### Task description
Only the lines from the first one through the line with "its neck folded." should be printed, exactly as they appear.

### Input rows
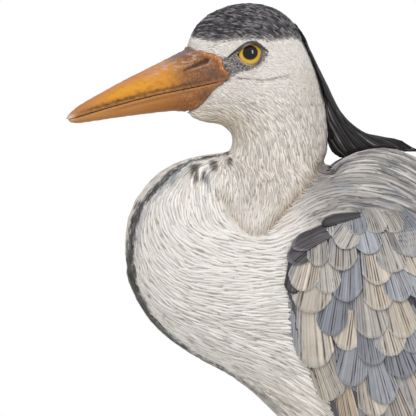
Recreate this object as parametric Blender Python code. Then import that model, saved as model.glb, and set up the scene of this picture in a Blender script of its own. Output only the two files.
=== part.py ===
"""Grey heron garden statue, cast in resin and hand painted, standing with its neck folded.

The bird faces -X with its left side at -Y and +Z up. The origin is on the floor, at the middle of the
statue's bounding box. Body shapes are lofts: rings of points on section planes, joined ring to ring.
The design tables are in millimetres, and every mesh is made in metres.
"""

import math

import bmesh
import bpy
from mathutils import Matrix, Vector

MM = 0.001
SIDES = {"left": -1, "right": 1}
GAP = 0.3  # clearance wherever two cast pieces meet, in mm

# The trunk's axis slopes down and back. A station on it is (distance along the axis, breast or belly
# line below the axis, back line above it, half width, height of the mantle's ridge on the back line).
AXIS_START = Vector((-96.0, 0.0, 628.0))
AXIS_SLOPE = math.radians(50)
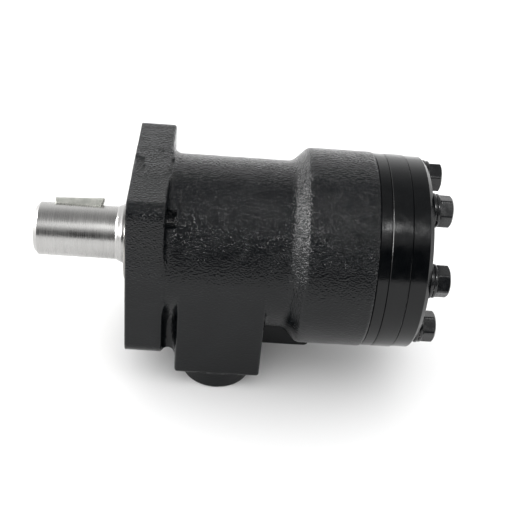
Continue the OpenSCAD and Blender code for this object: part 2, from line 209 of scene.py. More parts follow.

### In response
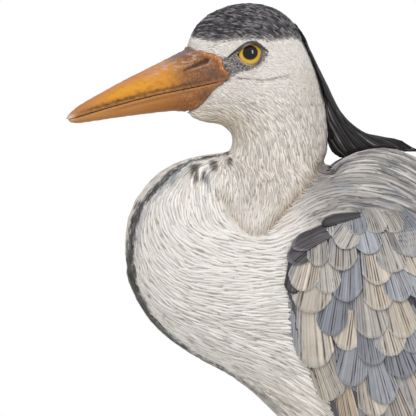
Recreate this object as parametric Blender Python code. Then import that model, saved as model.glb, and set up the scene of this picture in a Blender script of its own. Output only the two files.
=== part.py ===
"""Grey heron garden statue, cast in resin and hand painted, standing with its neck folded.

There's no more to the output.